**Exercise prompt:**
List all the lines in these records that hold "files".

Scripts that build objects:
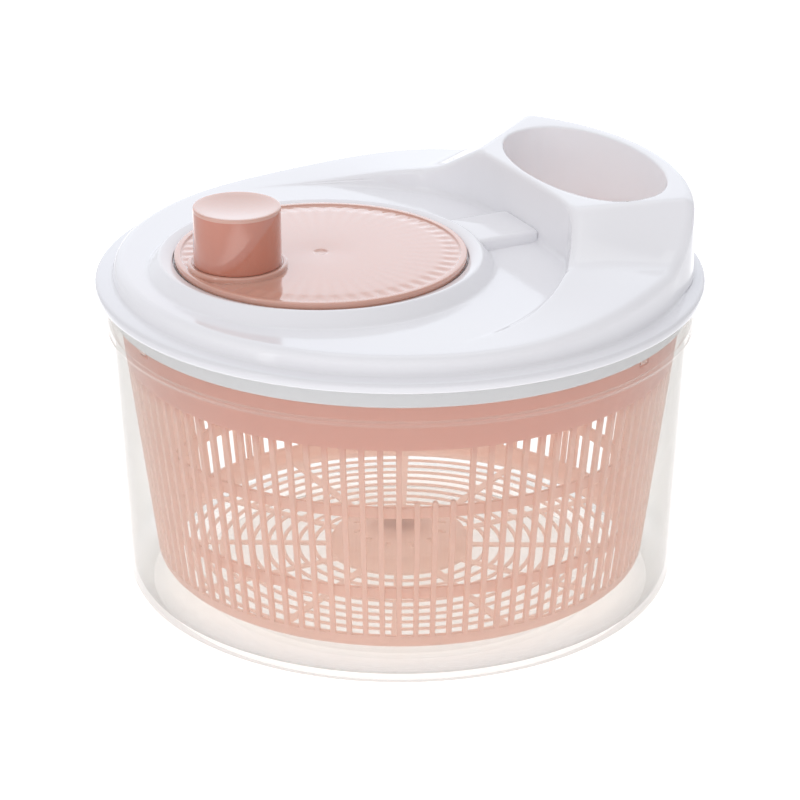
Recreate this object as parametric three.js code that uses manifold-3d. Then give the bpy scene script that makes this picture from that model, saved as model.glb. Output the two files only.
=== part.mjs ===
// Salad spinner: a clear bowl, a basket that turns in it, and a lid with a geared crank and a pouring hump.
// Millimetres, +Z up. The origin is the centre of the bowl's base, on the axis that the basket turns about.
// The crank disc stands off that axis towards -X, and the hump with the pouring opening stands at +X.
import * as THREE from 'three';
import { mergeVertices } from 'three/addons/utils/BufferGeometryUtils.js';
import Module from 'manifold-3d';

const wasm = await Module();
wasm.setup();

// ---- driving dimensions -------------------------------------------------------------------------------

const GAP = 0.3; // between faces that rest on each other
const RUN = 0.35; // radial clearance of what turns
const ROUND = 48; // facets round a large piece
const SMALL_ROUND = 16; // facets round a small one

const BOWL = {
  baseRadius: 113.85,
  draft: 0.052,
  wall: 2,
  floorUnder: 1.6,
  floorTop: 3.6,
  corner: 10,
  footInner: 85.5,
  footOuter: 103.8,
  shoulderZ: 115.4,
  collarRadius: 122.3,
  rimZ: 131.4,
  coneRadius: 13,
  pinRadius: 5,
  pinFootZ: 9.5,
  pinTopZ: 16,
};

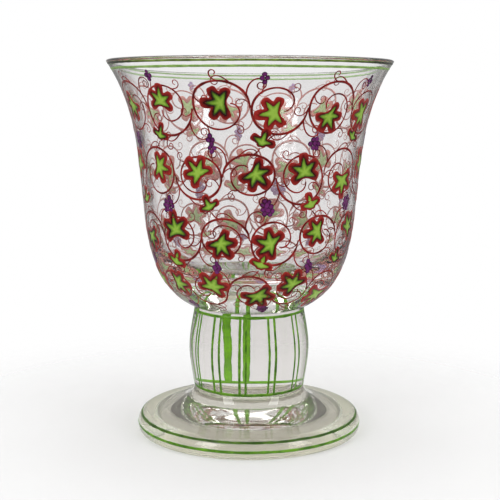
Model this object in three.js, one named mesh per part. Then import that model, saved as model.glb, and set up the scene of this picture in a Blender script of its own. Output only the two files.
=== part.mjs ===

**Answer to this exercise:**
Recreate this object as parametric three.js code that uses manifold-3d. Then give the bpy scene script that makes this picture from that model, saved as model.glb. Output the two files only.
Model this object in three.js, one named mesh per part. Then import that model, saved as model.glb, and set up the scene of this picture in a Blender script of its own. Output only the two files.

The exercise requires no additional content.